§ **RAW DATA**:

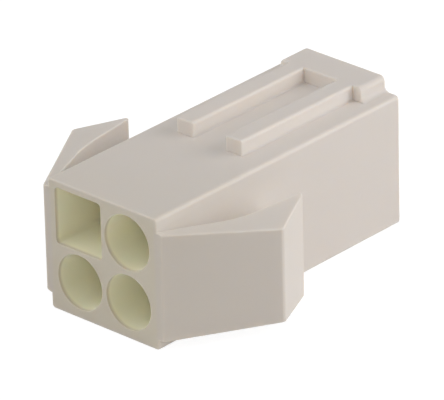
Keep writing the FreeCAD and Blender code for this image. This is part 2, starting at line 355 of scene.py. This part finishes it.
def make_cavity(corner):
    """What is taken out behind a corner's opening: socket, neck and wire entry."""
    centre = Vector(mounts["wire_entry_" + corner]["pos_m"]) / MM
    shoulder = FRONT + SOCKET_DEPTH
    entry = shoulder + NECK_LENGTH
    shape = bmesh.new()
    wire_side = [
        (entry - NECK_FUNNEL, NECK_RADIUS),
        (entry, NECK_RADIUS + NECK_FUNNEL),
        (entry, ENTRY_RADIUS),
        (BACK - ENTRY_MOUTH, ENTRY_RADIUS),
        (BACK + SINK, ENTRY_RADIUS + ENTRY_MOUTH + SINK),
        (BACK + SINK, 0),
    ]
    if corner == "upper_left":
        turned(shape, [(shoulder - SINK, 0), (shoulder - SINK, NECK_RADIUS)] + wire_side, centre)
    else:
        turned(shape, [(FRONT - SINK, 0), (FRONT - SINK, SOCKET_RADIUS),
                       (shoulder, SOCKET_RADIUS), (shoulder, NECK_RADIUS)] + wire_side, centre)
    return as_object(shape, "cavity")


def make_keyed_socket():
    """Square socket of the upper left cavity."""
    half = SQUARE_SIDE / 2
    shape = bmesh.new()
    block(shape, (UPPER_LEFT.x - half, FRONT - SINK, UPPER_LEFT.z - half),
          (UPPER_LEFT.x + half, FRONT + SOCKET_DEPTH, UPPER_LEFT.z + half))
    round_edges(shape, edges_along(shape, 1, lambda middle: True), SQUARE_CORNER, ROUND_STEPS)
    return as_object(shape, "keyed_socket")


def finish_mesh(piece):
    """Rounds the rims of the mouths, sets the shading and brings the mesh to metres."""
    shape = bmesh.new()
    shape.from_mesh(piece.data)
    bmesh.ops.dissolve_limit(shape, angle_limit=COPLANAR, verts=shape.verts, edges=shape.edges)
    rims = [edge for edge in shape.edges
            if is_sharp(edge) and all(point.co.y < FRONT + TOUCHING for point in edge.verts)]
    round_edges(shape, rims, SOFT_EDGE, SOFT_STEPS)
    bmesh.ops.remove_doubles(shape, verts=shape.verts, dist=TOUCHING)
    bmesh.ops.recalc_face_normals(shape, faces=shape.faces)
    for face in shape.faces:
        face.smooth = True
    for edge in shape.edges:
        edge.smooth = not is_sharp(edge)
    bmesh.ops.scale(shape, verts=shape.verts, vec=(MM, MM, MM))
    shape.to_mesh(piece.data)
    shape.free()
    level = piece.modifiers.new("level_faces", "WEIGHTED_NORMAL")
    level.weight = 100
    level.keep_sharp = True


def make_housing():
    housing = make_body()
    combine(housing, make_ears(), "UNION")
    combine(housing, make_flange(), "UNION")
    combine(housing, make_ribs(), "UNION")
    for corner in ("upper_left", "upper_right", "lower_left", "lower_right"):
        combine(housing, make_cavity(corner), "DIFFERENCE")
    combine(housing, make_keyed_socket(), "DIFFERENCE")
    finish_mesh(housing)
    return housing


# Materials
def add_node(tree, kind, settings=(), links=()):
    """Node with its settings {input or property: value} and links {input: output}."""
    node = tree.nodes.new(kind)
    for name, value in dict(settings).items():
        if isinstance(name, int) or name in node.inputs:
            node.inputs[name].default_value = value
        else:
            setattr(node, name, value)
    for name, output in dict(links).items():
        tree.links.new(output, node.inputs[name])
    return node


def empty_material(name):
    material = bpy.data.materials.new(name)
    material.use_nodes = True
    material.node_tree.nodes.clear()
    return material


def natural_nylon():
    """Natural polyamide, injection-moulded: milky, lets light through a thin wall, satin skin."""
    material = empty_material("natural_nylon_moulded")
    tree = material.node_tree
    place = add_node(tree, "ShaderNodeTexCoord").outputs["Object"]

    # How far a point lies within the sides, the ends and the deck of the body
    middle = Vector((0, (BACK + FRONT) / 2, DECK / 2)) * MM
    half = Vector((SIDE, (BACK - FRONT) / 2, DECK / 2)) * MM
    offset = add_node(tree, "ShaderNodeVectorMath",
                      {"operation": "SUBTRACT", 1: middle}, {0: place})
    reach = add_node(tree, "ShaderNodeVectorMath",
                     {"operation": "ABSOLUTE"}, {0: offset.outputs[0]})
    below = add_node(tree, "ShaderNodeVectorMath",
                     {"operation": "SUBTRACT", 0: half}, {1: reach.outputs[0]})
    within = add_node(tree, "ShaderNodeSeparateXYZ", links={0: below.outputs[0]})
    least = add_node(tree, "ShaderNodeMath", {"operation": "MINIMUM"},
                     {0: within.outputs["X"], 1: within.outputs["Z"]})
    in_cavity = add_node(tree, "ShaderNodeMapRange",
                         {"From Min": CAVITY_STARTS * MM, "From Max": CAVITY_FULL * MM},
                         {"Value": least.outputs[0]}).outputs["Result"]

    # Painted shade: along the sockets the skin is painted darker towards the mating face than
    # behind their shoulders, where the thin wall passes part of its light on
    along = add_node(tree, "ShaderNodeSeparateXYZ", links={0: place})
    painted_shade_fade = add_node(tree, "ShaderNodeMapRange",
                        {"From Min": FRONT * MM, "From Max": (FRONT + END_FADE) * MM},
                        {"Value": along.outputs["Y"]})
    skin = add_node(tree, "ShaderNodeMix",
                    {"data_type": "RGBA", 6: linear(SHADE_PAINTED_NEAR_FRONT), 7: linear(SKIN)},
                    {0: painted_shade_fade.outputs["Result"]})

    # Painted bounce light: corners between two walls are painted paler, for the light they pass to
    # each other
    air = add_node(tree, "ShaderNodeAmbientOcclusion",
                   {"Distance": SHELTER_REACH * MM, "only_local": True, "samples": 8})
    shelter = add_node(tree, "ShaderNodeMapRange", {"To Min": SHELTER, "To Max": 0.0},
                       {"Value": air.outputs["AO"]})
    outside = add_node(tree, "ShaderNodeMix", {"data_type": "RGBA", 7: linear(BOUNCE_LIGHT_PAINTED)},
                       {0: shelter.outputs["Result"], 6: skin.outputs[2]})

    # Painted shade on the webs between the mouths: darker and yellower than the skin. Painted
    # light
    # within the cavities: their walls are paler and yellower, for the light that comes through the
    # nylon
    past_mouth = add_node(tree, "ShaderNodeMapRange",
                          {"From Max": MOUTH_FADE * MM, "interpolation_type": "SMOOTHSTEP"},
                          {"Value": within.outputs["Y"]})
    inside = add_node(tree, "ShaderNodeMix",
                      {"data_type": "RGBA", 6: linear(SHADE_PAINTED_BETWEEN_MOUTHS), 7: linear(LIGHT_PAINTED_IN_CAVITIES)},
                      {0: past_mouth.outputs["Result"]})
    colour = add_node(tree, "ShaderNodeMix", {"data_type": "RGBA"},
                      {0: in_cavity, 6: outside.outputs[2], 7: inside.outputs[2]})
    scatter = add_node(tree, "ShaderNodeMapRange",
                       {"To Min": SCATTER * MM, "To Max": CAVITY_SCATTER * MM},
                       {"Value": in_cavity})

    # Fine texture of the mould face, which breaks the highlights up a little
    grain = add_node(tree, "ShaderNodeTexNoise",
                     {"Scale": 1 / (GRAIN_SIZE * MM), "Detail": 3.0, "Roughness": 0.6},
                     {"Vector": place})
    bump = add_node(tree, "ShaderNodeBump", {"Strength": GRAIN, "Distance": GRAIN_DEPTH * MM},
                    {"Height": grain.outputs["Fac"]})
    nylon = add_node(tree, "ShaderNodeBsdfPrincipled", {
        "Roughness": 0.6,
        "IOR": 1.53,
        "Subsurface Weight": 1.0,
        "Subsurface Radius": (1.0, 0.9, 0.75),
    }, {
        "Base Color": colour.outputs[2],
        "Subsurface Scale": scatter.outputs["Result"],
        "Normal": bump.outputs["Normal"],
    })
    add_node(tree, "ShaderNodeOutputMaterial", links={"Surface": nylon.outputs["BSDF"]})
    return material


def seen_directly(tree):
    """1 for rays from the camera and for those that a reflection or glass sends on."""
    path = add_node(tree, "ShaderNodeLightPath")
    mirrored = add_node(tree, "ShaderNodeMath", {"operation": "MAXIMUM"},
                        {0: path.outputs["Is Glossy Ray"], 1: path.outputs["Is Transmission Ray"]})
    seen = add_node(tree, "ShaderNodeMath", {"operation": "MAXIMUM"},
                    {0: path.outputs["Is Camera Ray"], 1: mirrored.outputs[0]})
    return seen.outputs[0]


def studio_white():
    """White paper: lights the part from below, and shows as white with the part's faint shadow."""
    material = empty_material("studio_white")
    tree = material.node_tree
    paper = add_node(tree, "ShaderNodeBsdfDiffuse", {"Color": linear("#FFFFFF")})
    shaded = add_node(tree, "ShaderNodeBsdfDiffuse", {"Color": linear(FLOOR_SHADE)})
    glow = add_node(tree, "ShaderNodeEmission", {"Color": linear(FLOOR_GLOW)})
    shown = add_node(tree, "ShaderNodeAddShader", links={0: shaded.outputs[0], 1: glow.outputs[0]})
    pick = add_node(tree, "ShaderNodeMixShader",
                    links={0: seen_directly(tree), 1: paper.outputs[0], 2: shown.outputs[0]})
    add_node(tree, "ShaderNodeOutputMaterial", links={"Surface": pick.outputs[0]})
    return material


# Studio
def make_floor():
    shape = bmesh.new()
    bmesh.ops.create_grid(shape, x_segments=1, y_segments=1, size=FLOOR_HALF)
    bmesh.ops.translate(shape, verts=shape.verts, vec=(0, 0, -FLOOR_GAP * MM))
    floor = as_object(shape, "studio_floor")
    floor.data.materials.append(studio_white())


def make_world():
    world = bpy.data.worlds.new("studio_air")
    bpy.context.scene.world = world
    world.use_nodes = True
    tree = world.node_tree
    tree.nodes.clear()
    strength = add_node(tree, "ShaderNodeMapRange", {"To Min": WORLD_LIGHT, "To Max": 1.0},
                        {"Value": seen_directly(tree)})
    background = add_node(tree, "ShaderNodeBackground", {"Color": linear("#FFFFFF")},
                          {"Strength": strength.outputs["Result"]})
    add_node(tree, "ShaderNodeOutputWorld", links={"Surface": background.outputs[0]})


def direction(azimuth, elevation):
    """Unit vector back to a viewer or lamp: azimuth 0 is in front of the mating face."""
    flat = cos(elevation)
    return Vector((sin(azimuth) * flat, -cos(azimuth) * flat, sin(elevation)))


def make_lamps():
    target = (cad_low + cad_high) / 2
    for name, azimuth, elevation, distance, width, power in LAMPS:
        lamp = bpy.data.lights.new(name, "AREA")
        lamp.shape = "DISK"
        lamp.size = width
        lamp.energy = power
        holder = bpy.data.objects.new(name, lamp)
        back = direction(radians(azimuth), radians(elevation))
        holder.location = target + back * distance
        holder.rotation_mode = "QUATERNION"
        holder.rotation_quaternion = back.to_track_quat("Z", "Y")
        bpy.context.scene.collection.objects.link(holder)


def make_camera():
    camera = bpy.data.cameras.new("camera")
    camera.sensor_width = SENSOR
    camera.lens = LENS
    camera.clip_start = VIEW_DISTANCE / 10
    camera.clip_end = VIEW_DISTANCE * 10
    holder = bpy.data.objects.new("camera", camera)
    back = direction(VIEW_AZIMUTH, VIEW_ELEVATION)
    right = Vector((0, 0, 1)).cross(back).normalized()
    up = back.cross(right)
    tilted_right = cos(VIEW_ROLL) * right + sin(VIEW_ROLL) * up
    tilted_up = cos(VIEW_ROLL) * up - sin(VIEW_ROLL) * right
    turn = Matrix((tilted_right, tilted_up, back)).transposed()
    holder.matrix_world = Matrix.LocRotScale(VIEW_AIM + back * VIEW_DISTANCE, turn, None)
    bpy.context.scene.collection.objects.link(holder)
    bpy.context.scene.camera = holder


def main():
    bpy.context.scene.view_settings.view_transform = "Standard"
    make_camera()
    make_world()
    make_lamps()
    make_floor()
    housing = make_housing()
    housing.data.materials.clear()
    housing.data.materials.append(natural_nylon())
    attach(housing, "root")
    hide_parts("housing")


main()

§ **REQUEST**:
Find each line that has the word "scene", then copy it out.

§ **RESPONSE TO THE TASK**:
Keep writing the FreeCAD and Blender code for this image. This is part 2, starting at line 355 of scene.py. This part finishes it.
    bpy.context.scene.world = world
        bpy.context.scene.collection.objects.link(holder)
    bpy.context.scene.collection.objects.link(holder)
    bpy.context.scene.camera = holder
    bpy.context.scene.view_settings.view_transform = "Standard"